◆ The exercise ◆
Return the number of lines that contain the word "Blender", and return nothing else.

◆ Input ◆
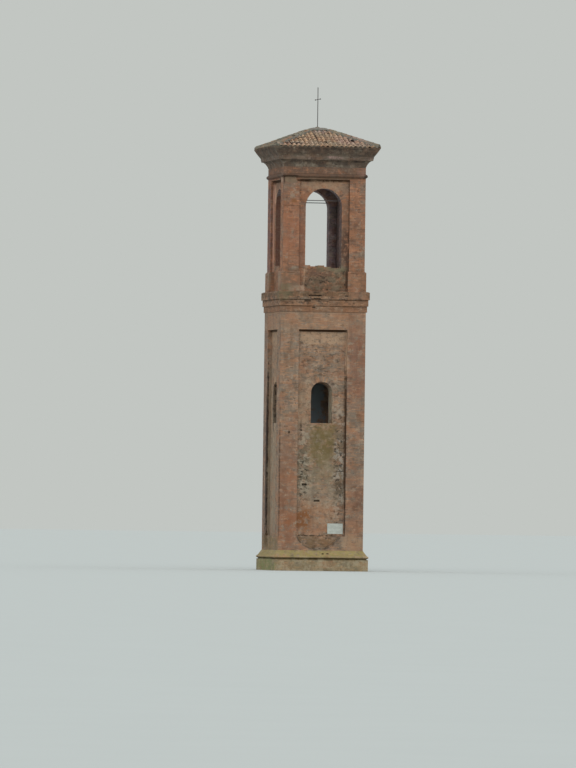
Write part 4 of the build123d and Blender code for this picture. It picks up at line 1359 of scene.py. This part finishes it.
for side in SIDES:
    work = Brickwork(f"belfry_bricks_{side}")
    sheet = Sheet(9.0, 6.2)
    pedestal = upright(side, PEDESTAL, LEVEL.belfry, LEVEL.splay)
    piers(work, sheet, pedestal, PEDESTAL_INNER, LEVEL.splay - LEVEL.belfry)
    recess(work, sheet, side, PEDESTAL_INNER, PEDESTAL, PEDESTAL_RECESS, LEVEL.belfry, LEVEL.splay)
    splayed = Run(side, [(PEDESTAL, LEVEL.splay), (PEDESTAL_TOP, LEVEL.pedestal_top)])
    piers(work, sheet, splayed, PEDESTAL_INNER, splayed.length, "cut", pitch=0.1)
    pier = upright(side, BELFRY, LEVEL.pedestal_top, LEVEL.panel_top)
    piers(work, sheet, pier, BELFRY_INNER, LEVEL.panel_top - LEVEL.pedestal_top)
    recess(work, sheet, side, BELFRY_INNER, BELFRY, BELFRY_RECESS, LEVEL.pedestal_top, LEVEL.panel_top)
    belfry_panel(work, sheet, side)
    work.finish(bricks["belfry"], "brick")

# %% [markdown]
# ## Parapet
#
# A low wall closes the foot of each arch. It carries nothing, and its crest has crumbled in steps. The
# steps are gaps that reach over the top of the wall, so whole courses are missing, as on the real one.

# %% Lay the parapet
broken = [(left, right, drop) for left, right, drop in CREST if drop > 0]
crest_gaps = [box_gap(left, right, LEVEL.sill - drop, LEVEL.sill + 1) for left, right, drop in broken]
work = Brickwork("parapet_bricks")
sheet = Sheet(2.9 * 2, 2.9)
for side in SIDES:
    lay_face(work, sheet, from_ground(side, BELFRY_PANEL), LEVEL.belfry, LEVEL.sill, **BELFRY_ENDS,
             gaps=crest_gaps, rough=3.0)
work.finish(bricks["belfry"], "parapet_brick")

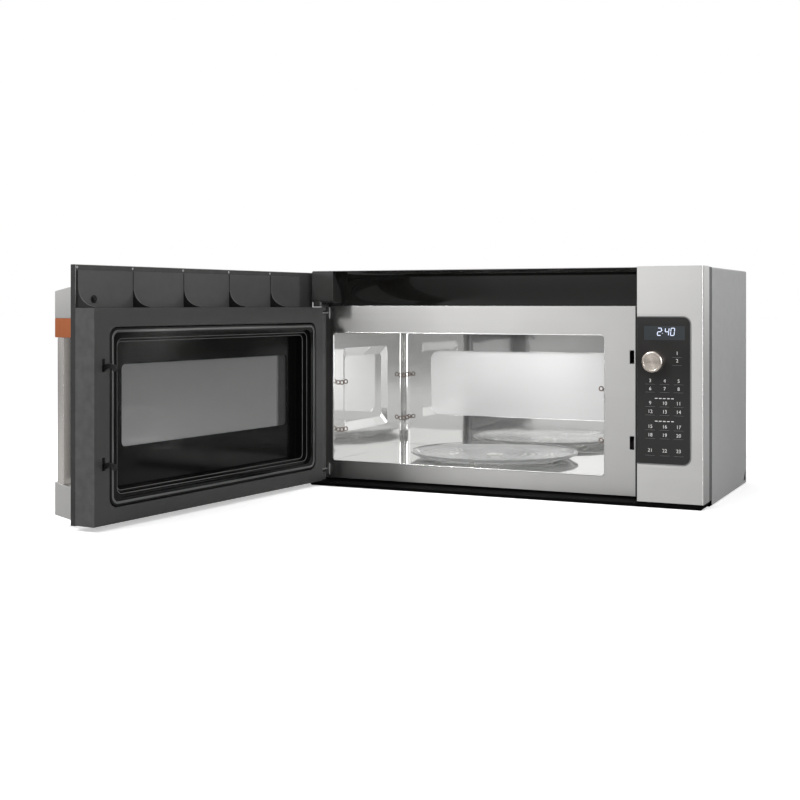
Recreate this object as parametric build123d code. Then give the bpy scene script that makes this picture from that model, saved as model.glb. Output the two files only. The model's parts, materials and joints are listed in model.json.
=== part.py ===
from build123d import *
import math
import os

# Over-the-range microwave hood, 30 inch class, with its door standing open.
# X runs to the right, Y towards the wall, Z up. The origin is the centre of the
# wall plate's rear face. Door parts are drawn closed and then swung open.

# ---------------------------------------------------------------- overall
WIDTH = 759.0             # case width
DEPTH = 394.0             # wall to door skin
HEIGHT = 414.0            # base pan to fascia top
FRONT_DEPTH = 52.0        # door and fascia in front of the oven face
BASE_DROP = 10.0         # base pan below the fascia
FASCIA_H = HEIGHT - BASE_DROP
FASCIA_WIDTH = 114.0      # control column
SHEET = 1.0               # case and liner steel
RUN = 0.3                 # clearance between pieces that move past each other
PIN_FIT = 0.05            # radial clearance of a pin in its bore
SEAT = 0.2                # clearance of a fixed piece in its pocket

# ---------------------------------------------------------------- case
CASE_SETBACK = 18.0       # case edge behind the oven face
CASE_STEP = 1.0           # case top below the fascia top
CASE_R = 3.0              # bend radius of the wrapped sheet
CORNER_HOLE = 24.0        # triangular knock-out in the lower rear corner
CABINET_BOLT_R = 4.0      # holes for the bolts to the cabinet above
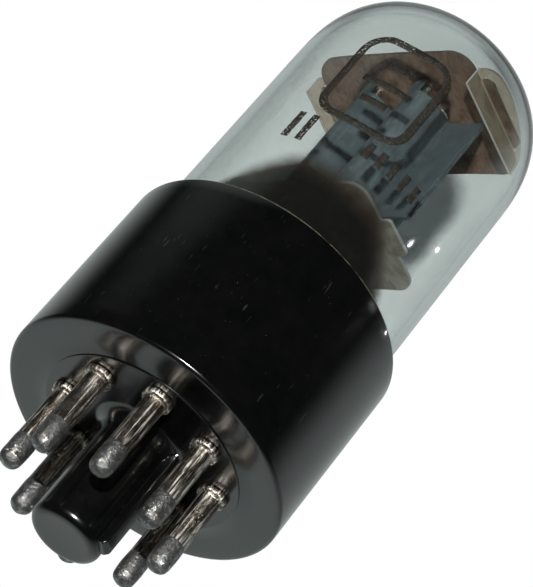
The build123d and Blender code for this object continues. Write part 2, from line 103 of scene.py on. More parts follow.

◆ Response to the task ◆
2